● Stated problem:
Transcribe, exactly as they appear, the line that contains "Recreate this object", the line that contains "const AROUND = 40;", and every line in between, and nothing else.

● Records for this task:
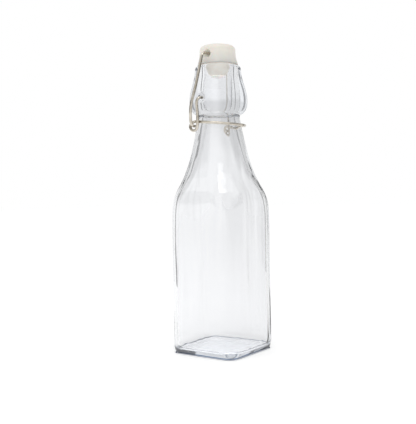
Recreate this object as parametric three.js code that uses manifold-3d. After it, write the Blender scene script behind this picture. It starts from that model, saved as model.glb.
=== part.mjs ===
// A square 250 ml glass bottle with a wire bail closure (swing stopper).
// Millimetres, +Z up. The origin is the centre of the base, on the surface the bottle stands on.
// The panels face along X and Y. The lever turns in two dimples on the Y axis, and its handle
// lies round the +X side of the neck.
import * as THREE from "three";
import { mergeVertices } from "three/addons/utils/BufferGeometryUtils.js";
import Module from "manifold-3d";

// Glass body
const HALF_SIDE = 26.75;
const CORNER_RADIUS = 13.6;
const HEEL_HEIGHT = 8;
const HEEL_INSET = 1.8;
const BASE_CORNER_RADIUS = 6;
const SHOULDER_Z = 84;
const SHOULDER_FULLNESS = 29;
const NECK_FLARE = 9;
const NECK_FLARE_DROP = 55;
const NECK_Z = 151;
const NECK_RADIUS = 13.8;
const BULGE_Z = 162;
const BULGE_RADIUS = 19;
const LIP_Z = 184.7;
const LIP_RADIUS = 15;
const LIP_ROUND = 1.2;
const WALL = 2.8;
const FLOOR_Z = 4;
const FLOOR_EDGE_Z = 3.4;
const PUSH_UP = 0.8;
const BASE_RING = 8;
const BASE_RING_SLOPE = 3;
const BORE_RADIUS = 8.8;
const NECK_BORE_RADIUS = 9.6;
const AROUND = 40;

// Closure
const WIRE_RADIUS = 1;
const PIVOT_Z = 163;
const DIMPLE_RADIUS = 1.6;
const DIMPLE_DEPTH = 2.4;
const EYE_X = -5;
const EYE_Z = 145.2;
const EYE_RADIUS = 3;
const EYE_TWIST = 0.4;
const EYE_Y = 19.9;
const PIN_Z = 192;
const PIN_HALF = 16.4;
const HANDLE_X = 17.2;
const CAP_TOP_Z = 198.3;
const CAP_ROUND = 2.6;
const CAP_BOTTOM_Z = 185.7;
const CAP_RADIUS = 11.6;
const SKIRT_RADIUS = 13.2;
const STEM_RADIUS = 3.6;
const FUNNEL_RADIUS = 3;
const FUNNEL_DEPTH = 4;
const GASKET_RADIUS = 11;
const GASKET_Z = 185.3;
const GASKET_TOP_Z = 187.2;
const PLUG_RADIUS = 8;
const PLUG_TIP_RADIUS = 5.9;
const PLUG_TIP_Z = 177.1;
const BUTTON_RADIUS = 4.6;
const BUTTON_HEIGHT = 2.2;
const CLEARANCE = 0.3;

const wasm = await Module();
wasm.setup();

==

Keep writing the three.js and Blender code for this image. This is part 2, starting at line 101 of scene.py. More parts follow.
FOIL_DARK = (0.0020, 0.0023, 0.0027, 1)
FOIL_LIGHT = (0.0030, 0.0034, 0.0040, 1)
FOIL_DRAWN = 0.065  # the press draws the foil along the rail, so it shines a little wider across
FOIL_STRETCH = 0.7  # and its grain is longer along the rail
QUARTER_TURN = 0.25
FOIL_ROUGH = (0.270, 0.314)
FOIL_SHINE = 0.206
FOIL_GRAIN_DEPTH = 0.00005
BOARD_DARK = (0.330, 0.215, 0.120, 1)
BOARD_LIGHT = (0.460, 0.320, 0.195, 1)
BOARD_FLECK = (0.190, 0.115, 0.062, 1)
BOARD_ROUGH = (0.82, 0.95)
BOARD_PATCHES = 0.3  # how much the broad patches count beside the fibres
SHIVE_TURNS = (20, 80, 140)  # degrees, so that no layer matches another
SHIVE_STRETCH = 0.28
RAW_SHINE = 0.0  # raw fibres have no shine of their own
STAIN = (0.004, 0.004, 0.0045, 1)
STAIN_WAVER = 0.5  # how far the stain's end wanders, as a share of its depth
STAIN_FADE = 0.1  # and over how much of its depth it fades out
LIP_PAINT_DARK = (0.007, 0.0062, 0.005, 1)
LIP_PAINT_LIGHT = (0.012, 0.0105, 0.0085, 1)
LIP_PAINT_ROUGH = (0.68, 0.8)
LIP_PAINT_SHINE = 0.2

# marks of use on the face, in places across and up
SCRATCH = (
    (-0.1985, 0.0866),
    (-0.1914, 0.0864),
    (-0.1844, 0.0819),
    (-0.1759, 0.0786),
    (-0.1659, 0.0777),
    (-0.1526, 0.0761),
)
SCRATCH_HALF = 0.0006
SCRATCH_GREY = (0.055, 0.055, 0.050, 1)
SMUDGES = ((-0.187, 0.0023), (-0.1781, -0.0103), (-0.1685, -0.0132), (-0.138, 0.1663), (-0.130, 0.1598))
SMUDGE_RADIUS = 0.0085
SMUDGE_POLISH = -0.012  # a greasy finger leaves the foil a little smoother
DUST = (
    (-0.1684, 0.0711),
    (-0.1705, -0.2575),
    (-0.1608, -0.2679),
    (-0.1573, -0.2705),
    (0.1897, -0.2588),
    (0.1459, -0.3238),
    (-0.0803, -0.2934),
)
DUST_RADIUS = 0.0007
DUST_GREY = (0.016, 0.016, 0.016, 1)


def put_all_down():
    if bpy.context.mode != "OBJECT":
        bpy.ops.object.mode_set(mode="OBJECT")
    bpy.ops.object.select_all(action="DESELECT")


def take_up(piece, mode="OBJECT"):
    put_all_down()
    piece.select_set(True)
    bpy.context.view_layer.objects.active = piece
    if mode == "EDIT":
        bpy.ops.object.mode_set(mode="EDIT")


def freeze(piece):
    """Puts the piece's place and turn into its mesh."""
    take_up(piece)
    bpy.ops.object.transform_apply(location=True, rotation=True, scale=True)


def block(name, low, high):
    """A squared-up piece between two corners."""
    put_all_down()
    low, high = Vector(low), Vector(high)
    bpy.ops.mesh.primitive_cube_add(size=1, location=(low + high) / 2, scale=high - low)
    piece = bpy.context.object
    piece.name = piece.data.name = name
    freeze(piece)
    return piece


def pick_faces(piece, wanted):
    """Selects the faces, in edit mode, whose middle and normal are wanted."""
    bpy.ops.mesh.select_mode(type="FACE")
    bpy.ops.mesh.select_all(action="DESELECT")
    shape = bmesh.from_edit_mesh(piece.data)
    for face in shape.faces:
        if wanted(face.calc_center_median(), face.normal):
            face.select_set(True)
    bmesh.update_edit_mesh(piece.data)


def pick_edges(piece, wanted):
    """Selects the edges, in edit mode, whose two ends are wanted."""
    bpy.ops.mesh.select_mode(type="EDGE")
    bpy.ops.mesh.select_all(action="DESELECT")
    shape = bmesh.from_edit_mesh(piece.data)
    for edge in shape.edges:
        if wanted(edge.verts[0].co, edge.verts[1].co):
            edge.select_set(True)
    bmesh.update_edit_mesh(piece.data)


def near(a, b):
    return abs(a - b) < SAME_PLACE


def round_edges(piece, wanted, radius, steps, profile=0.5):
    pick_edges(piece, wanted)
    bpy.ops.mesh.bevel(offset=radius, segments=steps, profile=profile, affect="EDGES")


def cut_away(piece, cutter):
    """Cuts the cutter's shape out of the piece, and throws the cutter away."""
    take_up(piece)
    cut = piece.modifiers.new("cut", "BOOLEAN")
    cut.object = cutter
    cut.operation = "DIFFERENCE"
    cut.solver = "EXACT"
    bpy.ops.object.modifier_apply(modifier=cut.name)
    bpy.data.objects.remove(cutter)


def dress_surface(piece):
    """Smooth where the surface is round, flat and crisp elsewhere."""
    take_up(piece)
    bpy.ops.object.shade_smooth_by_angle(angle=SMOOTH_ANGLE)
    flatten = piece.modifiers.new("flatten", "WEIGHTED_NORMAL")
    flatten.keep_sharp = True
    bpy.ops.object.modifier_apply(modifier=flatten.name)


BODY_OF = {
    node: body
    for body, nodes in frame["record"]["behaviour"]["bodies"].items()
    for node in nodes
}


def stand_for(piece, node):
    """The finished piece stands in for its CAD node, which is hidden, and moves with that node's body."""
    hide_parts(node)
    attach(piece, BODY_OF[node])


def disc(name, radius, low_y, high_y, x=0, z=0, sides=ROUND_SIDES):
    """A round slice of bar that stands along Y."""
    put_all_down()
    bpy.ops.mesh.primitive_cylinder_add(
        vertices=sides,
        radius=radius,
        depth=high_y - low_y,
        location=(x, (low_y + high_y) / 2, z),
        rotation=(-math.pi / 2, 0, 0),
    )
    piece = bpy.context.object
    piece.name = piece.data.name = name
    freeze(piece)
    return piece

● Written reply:
Recreate this object as parametric three.js code that uses manifold-3d. After it, write the Blender scene script behind this picture. It starts from that model, saved as model.glb.
=== part.mjs ===
// A square 250 ml glass bottle with a wire bail closure (swing stopper).
// Millimetres, +Z up. The origin is the centre of the base, on the surface the bottle stands on.
// The panels face along X and Y. The lever turns in two dimples on the Y axis, and its handle
// lies round the +X side of the neck.
import * as THREE from "three";
import { mergeVertices } from "three/addons/utils/BufferGeometryUtils.js";
import Module from "manifold-3d";

// Glass body
const HALF_SIDE = 26.75;
const CORNER_RADIUS = 13.6;
const HEEL_HEIGHT = 8;
const HEEL_INSET = 1.8;
const BASE_CORNER_RADIUS = 6;
const SHOULDER_Z = 84;
const SHOULDER_FULLNESS = 29;
const NECK_FLARE = 9;
const NECK_FLARE_DROP = 55;
const NECK_Z = 151;
const NECK_RADIUS = 13.8;
const BULGE_Z = 162;
const BULGE_RADIUS = 19;
const LIP_Z = 184.7;
const LIP_RADIUS = 15;
const LIP_ROUND = 1.2;
const WALL = 2.8;
const FLOOR_Z = 4;
const FLOOR_EDGE_Z = 3.4;
const PUSH_UP = 0.8;
const BASE_RING = 8;
const BASE_RING_SLOPE = 3;
const BORE_RADIUS = 8.8;
const NECK_BORE_RADIUS = 9.6;
const AROUND = 40;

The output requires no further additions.